In a report to the Legislative Oversight Committee on Regional Jail and Correctional Facility Authority in West Virginia on Tuesday, officials from the Department of Homeland Security and the Division of Corrections and Rehabilitation (DCR) asserted that despite ongoing federal lawsuits, the conditions within the state’s correctional system have improved.

Mark Sorsaia, Secretary of the Department of Homeland Security overseeing the DCR, addressed the committee, acknowledging recent challenges and lawsuits but contending that the state’s 10 juvenile centers, 11 prisons, three work-release sites, and 10 regional jails have never been in better condition.

Sorsaia emphasized that structural issues, overcrowding, and unsanitary conditions mentioned in the recent federal class action lawsuits no longer exist.

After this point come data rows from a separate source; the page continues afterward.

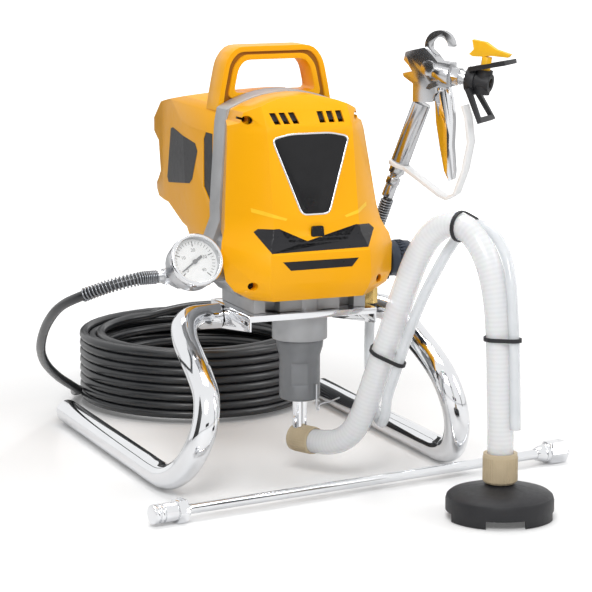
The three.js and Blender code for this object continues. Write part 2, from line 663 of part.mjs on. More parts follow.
// The suction hose lies in the upright plane from the pump to the foot: x runs along it.
const suctionReach = Math.hypot(footX, footY - pumpY);
const couplingEnd = 20;
const hoseStart = 7.7;
const hoseTop = 44;              // lower end of the hose over the foot's neck
const suctionPath = [
  [hoseStart, 0, suctionHeight], [22, 0, suctionHeight], [38, 0, 36], [54, 0, 41], [68, 0, 51], [80, 0, 68],
  [90, 0, 90], [102, 0, 120], [119, 0, 162], [135, 0, 202], [148, 0, 230], [163, 0, 251], [178, 0, 262],
  [192, 0, 265.5], [207, 0, 262], [221, 0, 251], [232, 0, 234], [239, 0, 214], [243.5, 0, 190],
  [246, 0, 160], [248, 0, 110], [249.1, 0, 75], [249.1, 0, hoseTop + gap],
];
const returnPath = [
  [30.6, 69, returnHeight], [31, 68, 122], [38, 61, 96], [53, 47, 76], [74, 29, 64], [94, 14, 62], [107, 4, 74],
  [113, 0, 92], [123, 0, 118], [139, 0, 158], [153, 1.5, 190], [165, 7, 217], [177, 14, 242], [190, 18, 259],
  [205, 18.2, 264.5], [221, 15, 262], [236, 12, 252], [249, 7.5, 235], [257, 3, 214], [261, 0.5, 190],
  [263.5, 0, 160], [265, 0, 120], [266, 0, 84],
];
const ties = [
  { name: 'cable_tie_lower', hose: [108, 0, 134.5], tube: [126.5, 0, 127], lean: 22, slack: 0.8 },
  { name: 'cable_tie_top', hose: [200, 0, 264.4], tube: [200, 18.4, 263.7], lean: 92, slack: 1.3 },
  { name: 'cable_tie_right', hose: [245.5, 0, 166], tube: [263.1, 0, 166.5], lean: -2, slack: 0.8 },
];

function ring3(centre, radius, lean, half) {
  const tip = (lean * Math.PI) / 180;
  const axis = [Math.sin(tip), 0, Math.cos(tip)];
  const side = [Math.cos(tip), 0, -Math.sin(tip)];
  return [-half, half].flatMap((shift) => circle(radius, 20).map(([a, b]) => [
    centre[0] + axis[0] * shift + side[0] * a, centre[1] + b, centre[2] + axis[2] * shift + side[2] * a,
  ]));
}

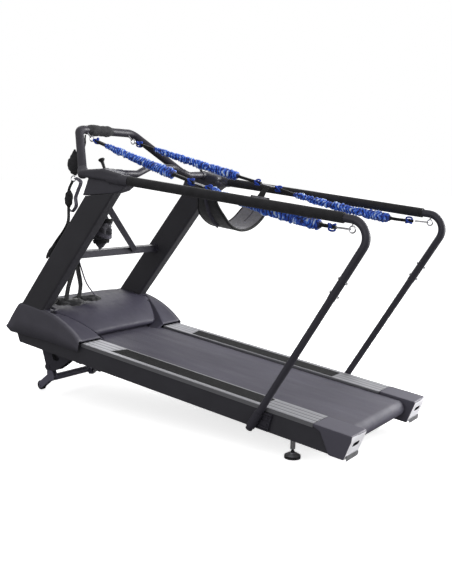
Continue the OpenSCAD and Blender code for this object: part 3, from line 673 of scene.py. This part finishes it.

The state is currently in the process of settling a federal class action lawsuit related to conditions at the Southern Regional Jail near Beckley. This $4 million settlement follows allegations of inhuman living conditions and overcrowding filed by two inmates in 2022.

The proposed settlement will be distributed among roughly 9,200 eligible inmates incarcerated at the Southern Regional Jail between September 22, 2020, and the finalized settlement date. Negotiations for settlement details are ongoing and require approval from the federal judge overseeing the case.

The settlement followed U.S. Magistrate Judge Omar J. Aboulhosn’s 39-page ruling in favor of SJR inmates’ demand for default judgment against the state. Aboulhosn accused DCR officials of destroying emails and electronic documents.

In addition to the Southern Regional Jail lawsuit, an ongoing federal lawsuit, filed in August, targets the entire state correctional system. The lawsuit, filed in the U.S. District Court for the Southern District of West Virginia, accuses the state of overcrowding, understaffing, and delayed maintenance issues. Inmates seek a favorable ruling and an order compelling the state to allocate no less than $330 million for staffing and maintenance through available funds or appropriations bills by January 2024.

DCR Commissioner William Marshall reported on Tuesday that the regional jail system, spanning 10 facilities, is 151 beds over capacity; however, some jails are now under total capacity. The North Central Regional Jail in Doddridge County exceeds capacity by 201 beds. The state prison system is at an appropriate capacity.

Sorsaia expressed satisfaction, noting they successfully addressed previous challenges. He acknowledged having encountered issues and voiced confidence in their strategy. Sorsaia emphasized ongoing efforts in infrastructure improvement, sewage, plumbing, and locks, recognizing it as a gradual process but asserting a positive beginning.

Governor Justice and the Legislature allocated $60 million for deferred maintenance in the current fiscal year budget, with ongoing projects such as the repair of over 100 prison doors.

Correctional officer vacancies were reduced to 883 from last month’s 951 and a peak of 1,067 a year ago. Since May, six classes of officers have graduated from the correctional academy, with 52 cadets of the 77th class set to graduate on Dec. 22. The next class begins in the new year.

New hires, including the incoming class, total 280 since May. Over 225 contacts were made with individuals interested in correctional careers, resulting in 126 job offers at various events.

Following a special legislative session in August, Justice endorsed six corrections bills, among them Senate Bill 1005, allocating $21.1 million to enhance the starting pay and modify pay scales for correctional officers. Additionally, Senate Bills 1003 and 1004 were signed, allocating nearly $6 million for one-time bonuses for support staff in the correctional system, which began in October.

West Virginia National Guard personnel are still stationed at state facilities to help with shortages as the state continues to operate under a second state of emergency due to vacancies in the prison system.